So, to start of with, how does materia work? The green and red materia are obvious enough, given it's spellcasting going on, but there's a lot of yellow and purple - and some of the blue as well - that are far more difficult to understand outside game mechanics.

Command (yellow) materia is an obvious one because it adds commands to the menu of actions you can have a character do. There are some commands that are very spell-like, such as Sense, Manipulate, Morph, Chocobo Lure and Enemy Skill, but other things, like Deathblow, Double Cut, Slash-All, Steal and Throw all strike me as things a person could already know.

Let me pick on Throw and Steal for a moment:

People usually learn how to throw objects as kids. It's all part of the process of playing games. On the other hand they may not learn how to throw with any great accuracy - I sure as hell can't.

Throw materia has "all the knowledge of the Ancients" (or, put another way, all the knowledge of the Lifestream - or a good crossection of it) about throwing stuff accurately invested in it.
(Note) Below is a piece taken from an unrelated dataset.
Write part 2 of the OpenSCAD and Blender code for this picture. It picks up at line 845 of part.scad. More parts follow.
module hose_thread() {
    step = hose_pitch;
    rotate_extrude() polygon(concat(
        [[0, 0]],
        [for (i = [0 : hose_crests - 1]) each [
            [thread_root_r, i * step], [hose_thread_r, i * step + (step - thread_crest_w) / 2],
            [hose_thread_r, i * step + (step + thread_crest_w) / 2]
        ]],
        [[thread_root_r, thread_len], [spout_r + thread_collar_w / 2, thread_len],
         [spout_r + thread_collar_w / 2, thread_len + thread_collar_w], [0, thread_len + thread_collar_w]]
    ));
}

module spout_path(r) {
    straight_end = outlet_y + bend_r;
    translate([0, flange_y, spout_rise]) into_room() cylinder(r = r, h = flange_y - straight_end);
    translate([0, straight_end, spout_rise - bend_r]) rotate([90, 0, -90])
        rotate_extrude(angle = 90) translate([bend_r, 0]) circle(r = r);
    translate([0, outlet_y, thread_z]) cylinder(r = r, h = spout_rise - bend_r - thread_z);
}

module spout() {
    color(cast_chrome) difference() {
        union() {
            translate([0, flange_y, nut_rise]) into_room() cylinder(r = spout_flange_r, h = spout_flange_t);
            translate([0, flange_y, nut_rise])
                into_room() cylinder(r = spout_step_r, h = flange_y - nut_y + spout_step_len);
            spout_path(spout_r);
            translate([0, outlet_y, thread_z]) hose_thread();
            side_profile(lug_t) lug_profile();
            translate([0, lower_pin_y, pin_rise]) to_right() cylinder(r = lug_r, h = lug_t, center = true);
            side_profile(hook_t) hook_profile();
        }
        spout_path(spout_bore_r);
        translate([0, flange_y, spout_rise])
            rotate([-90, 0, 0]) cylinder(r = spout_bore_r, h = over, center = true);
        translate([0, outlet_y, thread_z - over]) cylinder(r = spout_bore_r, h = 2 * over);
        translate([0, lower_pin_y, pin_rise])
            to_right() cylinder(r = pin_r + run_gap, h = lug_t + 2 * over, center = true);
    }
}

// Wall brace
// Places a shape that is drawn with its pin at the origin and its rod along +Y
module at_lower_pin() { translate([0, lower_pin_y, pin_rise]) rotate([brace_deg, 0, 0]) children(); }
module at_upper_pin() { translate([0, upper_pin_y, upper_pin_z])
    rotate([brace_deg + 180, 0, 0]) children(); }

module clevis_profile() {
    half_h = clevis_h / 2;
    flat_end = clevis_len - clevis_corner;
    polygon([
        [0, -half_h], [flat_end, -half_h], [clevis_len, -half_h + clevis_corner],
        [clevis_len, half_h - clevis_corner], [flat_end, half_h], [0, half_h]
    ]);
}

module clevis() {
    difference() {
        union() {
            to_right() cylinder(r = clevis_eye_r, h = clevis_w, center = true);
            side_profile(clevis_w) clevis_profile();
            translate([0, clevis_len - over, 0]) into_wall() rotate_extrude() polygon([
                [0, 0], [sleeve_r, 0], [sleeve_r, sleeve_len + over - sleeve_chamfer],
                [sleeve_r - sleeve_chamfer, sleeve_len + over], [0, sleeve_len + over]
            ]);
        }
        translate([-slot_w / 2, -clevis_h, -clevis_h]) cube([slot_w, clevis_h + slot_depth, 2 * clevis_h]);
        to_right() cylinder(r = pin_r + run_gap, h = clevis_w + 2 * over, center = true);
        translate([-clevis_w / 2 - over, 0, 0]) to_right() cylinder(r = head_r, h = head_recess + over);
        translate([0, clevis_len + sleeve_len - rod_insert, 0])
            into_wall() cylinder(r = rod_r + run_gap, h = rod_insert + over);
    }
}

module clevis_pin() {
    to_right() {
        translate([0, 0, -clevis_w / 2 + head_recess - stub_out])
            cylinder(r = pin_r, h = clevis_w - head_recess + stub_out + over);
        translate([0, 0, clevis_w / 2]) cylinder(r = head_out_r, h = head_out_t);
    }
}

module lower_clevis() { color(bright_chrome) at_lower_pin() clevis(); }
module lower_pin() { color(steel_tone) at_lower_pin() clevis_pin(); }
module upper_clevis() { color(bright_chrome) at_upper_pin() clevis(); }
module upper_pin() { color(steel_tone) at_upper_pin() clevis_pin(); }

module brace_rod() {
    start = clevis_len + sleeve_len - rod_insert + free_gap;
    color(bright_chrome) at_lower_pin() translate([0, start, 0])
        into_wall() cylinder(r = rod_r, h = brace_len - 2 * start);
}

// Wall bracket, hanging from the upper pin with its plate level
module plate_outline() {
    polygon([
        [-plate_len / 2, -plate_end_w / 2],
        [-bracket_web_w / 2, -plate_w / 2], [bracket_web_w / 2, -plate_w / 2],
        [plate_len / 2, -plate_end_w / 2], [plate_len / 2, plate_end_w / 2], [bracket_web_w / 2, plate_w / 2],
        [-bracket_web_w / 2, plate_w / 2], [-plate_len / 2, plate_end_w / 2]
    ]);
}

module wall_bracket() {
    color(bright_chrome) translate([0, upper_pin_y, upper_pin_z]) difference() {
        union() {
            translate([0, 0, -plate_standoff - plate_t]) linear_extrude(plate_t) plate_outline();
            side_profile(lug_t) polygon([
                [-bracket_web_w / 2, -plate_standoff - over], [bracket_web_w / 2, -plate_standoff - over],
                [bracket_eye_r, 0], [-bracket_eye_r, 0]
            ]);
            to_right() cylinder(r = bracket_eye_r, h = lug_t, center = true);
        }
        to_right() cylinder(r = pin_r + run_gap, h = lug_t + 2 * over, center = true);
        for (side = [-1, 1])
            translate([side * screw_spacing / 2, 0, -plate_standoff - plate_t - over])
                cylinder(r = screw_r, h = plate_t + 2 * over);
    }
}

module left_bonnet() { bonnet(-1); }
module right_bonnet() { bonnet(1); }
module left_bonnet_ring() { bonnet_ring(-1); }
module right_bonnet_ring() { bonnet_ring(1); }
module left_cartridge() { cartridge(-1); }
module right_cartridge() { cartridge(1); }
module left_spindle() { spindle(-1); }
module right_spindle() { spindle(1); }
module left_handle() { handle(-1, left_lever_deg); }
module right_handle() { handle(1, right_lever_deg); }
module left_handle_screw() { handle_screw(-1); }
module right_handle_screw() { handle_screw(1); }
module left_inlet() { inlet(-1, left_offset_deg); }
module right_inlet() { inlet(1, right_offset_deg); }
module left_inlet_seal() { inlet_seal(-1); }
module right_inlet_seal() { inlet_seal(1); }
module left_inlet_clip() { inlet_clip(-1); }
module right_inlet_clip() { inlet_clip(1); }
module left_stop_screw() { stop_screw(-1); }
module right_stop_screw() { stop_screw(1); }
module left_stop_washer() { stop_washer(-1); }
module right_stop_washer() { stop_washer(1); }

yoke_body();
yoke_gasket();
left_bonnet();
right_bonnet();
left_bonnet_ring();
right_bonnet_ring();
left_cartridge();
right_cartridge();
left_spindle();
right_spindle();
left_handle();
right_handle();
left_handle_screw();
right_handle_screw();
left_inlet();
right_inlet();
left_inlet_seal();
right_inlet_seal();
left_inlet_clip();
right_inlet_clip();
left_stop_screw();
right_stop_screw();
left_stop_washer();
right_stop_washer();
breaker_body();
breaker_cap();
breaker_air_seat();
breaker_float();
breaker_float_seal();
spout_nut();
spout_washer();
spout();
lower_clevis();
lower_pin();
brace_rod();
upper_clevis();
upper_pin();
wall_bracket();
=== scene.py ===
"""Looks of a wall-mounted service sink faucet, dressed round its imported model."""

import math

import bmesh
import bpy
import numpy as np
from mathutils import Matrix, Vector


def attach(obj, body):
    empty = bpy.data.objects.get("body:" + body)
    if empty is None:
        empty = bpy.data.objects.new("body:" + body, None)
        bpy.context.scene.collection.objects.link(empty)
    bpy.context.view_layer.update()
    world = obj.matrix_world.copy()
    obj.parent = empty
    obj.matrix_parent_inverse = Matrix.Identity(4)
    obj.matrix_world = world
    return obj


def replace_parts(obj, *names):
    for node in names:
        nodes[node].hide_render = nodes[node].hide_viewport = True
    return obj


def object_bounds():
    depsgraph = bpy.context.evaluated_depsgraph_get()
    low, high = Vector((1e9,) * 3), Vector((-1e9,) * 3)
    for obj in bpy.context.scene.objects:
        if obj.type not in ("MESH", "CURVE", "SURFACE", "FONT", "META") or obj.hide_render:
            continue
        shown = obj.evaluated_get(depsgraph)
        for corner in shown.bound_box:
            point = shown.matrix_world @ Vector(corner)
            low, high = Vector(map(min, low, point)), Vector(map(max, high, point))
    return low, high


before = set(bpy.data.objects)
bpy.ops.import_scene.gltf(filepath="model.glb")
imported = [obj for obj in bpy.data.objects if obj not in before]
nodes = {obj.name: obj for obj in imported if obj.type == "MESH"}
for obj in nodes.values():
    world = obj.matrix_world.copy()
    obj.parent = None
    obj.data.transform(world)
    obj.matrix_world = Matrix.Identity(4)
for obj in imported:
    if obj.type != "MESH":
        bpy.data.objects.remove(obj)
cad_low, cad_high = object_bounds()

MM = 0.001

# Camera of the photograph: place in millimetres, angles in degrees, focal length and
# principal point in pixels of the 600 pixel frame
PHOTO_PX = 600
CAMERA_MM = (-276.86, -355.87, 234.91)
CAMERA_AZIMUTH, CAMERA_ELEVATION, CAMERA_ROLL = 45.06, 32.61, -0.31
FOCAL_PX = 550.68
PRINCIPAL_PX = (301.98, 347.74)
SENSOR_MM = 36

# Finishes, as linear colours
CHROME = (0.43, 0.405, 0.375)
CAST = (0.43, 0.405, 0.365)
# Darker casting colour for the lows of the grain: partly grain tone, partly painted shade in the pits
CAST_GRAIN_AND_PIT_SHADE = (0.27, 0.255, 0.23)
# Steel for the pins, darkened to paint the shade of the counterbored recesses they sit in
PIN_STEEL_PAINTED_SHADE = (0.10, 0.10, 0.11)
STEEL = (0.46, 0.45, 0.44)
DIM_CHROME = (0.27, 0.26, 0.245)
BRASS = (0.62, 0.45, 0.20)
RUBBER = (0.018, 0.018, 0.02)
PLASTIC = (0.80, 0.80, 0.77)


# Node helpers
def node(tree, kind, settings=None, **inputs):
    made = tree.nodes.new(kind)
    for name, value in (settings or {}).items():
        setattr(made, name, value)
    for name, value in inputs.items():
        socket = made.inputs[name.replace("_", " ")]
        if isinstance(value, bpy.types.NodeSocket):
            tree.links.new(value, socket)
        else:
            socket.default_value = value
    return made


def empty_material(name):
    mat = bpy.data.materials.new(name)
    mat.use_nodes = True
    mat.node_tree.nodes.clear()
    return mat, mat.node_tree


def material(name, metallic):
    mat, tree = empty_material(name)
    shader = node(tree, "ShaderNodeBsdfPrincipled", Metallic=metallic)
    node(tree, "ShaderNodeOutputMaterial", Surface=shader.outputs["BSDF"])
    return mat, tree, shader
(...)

A person may have no great skill at throwing stuff but instinctively throw correctly under the influence if the materia. Of course, how accurate they are also depends on how far the materia has grown.
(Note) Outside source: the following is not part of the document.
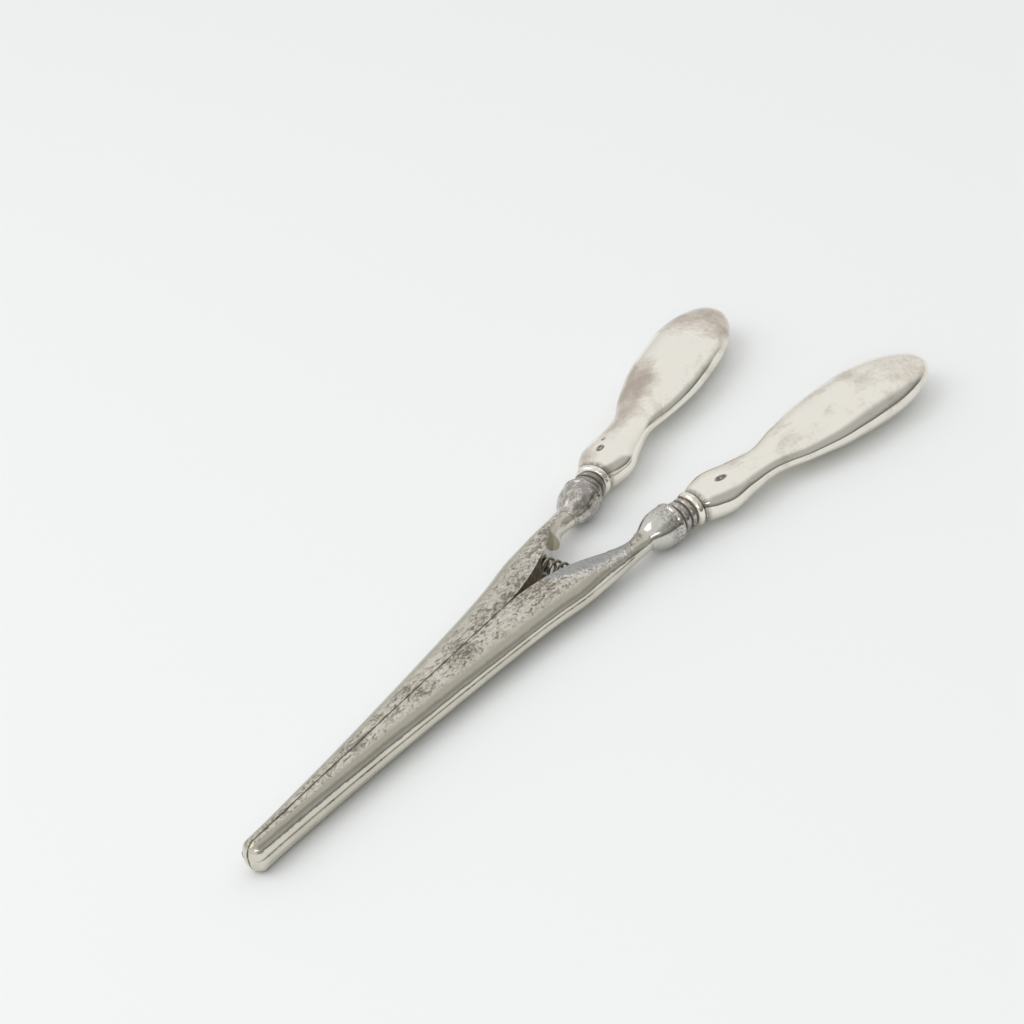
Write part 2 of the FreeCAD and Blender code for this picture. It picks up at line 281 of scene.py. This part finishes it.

Yuffie I imagine already knows how to steal stuff. She doesn't need a Steal materia to do it because she learnt it on her own (game mechanics notwithstanding). Yuffie is the sort of person whose knowledge of stealing will generate new Steal materia after she dies and returns to the Lifestream.

So materia alter the instincts of people who equip them so they perform actions, or react to things, with extra skill than they normally have without it.


Just thinking about what I read about Nomura saying the team (cloud and his friends) not needing materia anymore, I have this idea that after carrying around materia that alters ones action as I have theorised would train those skills into them so they don't need the materia to be able to do all those things anymore, they are well imprinted into them they do it anyway.


Next time I will actually talk about my materia instead of just how materia in general work.


ETA: The idea of materia teaching it's user skills could carry over to the more spell-like materia. The materia has the knowledge of how to use the Planet's power to do things (spells) - not necessaily carrying the power itself, so that knowledge could also be invested in the materia's user, eventually leading to them being able to call on the Planet's power without the materia.

2005-10-28 10:23 (UTC)
by [identity profile] fireholly.livejournal.com
The way I see it, to fit in with my pseudoscientific FF universe, materia doesn't contain knowledge. It contains instructions upon what to know.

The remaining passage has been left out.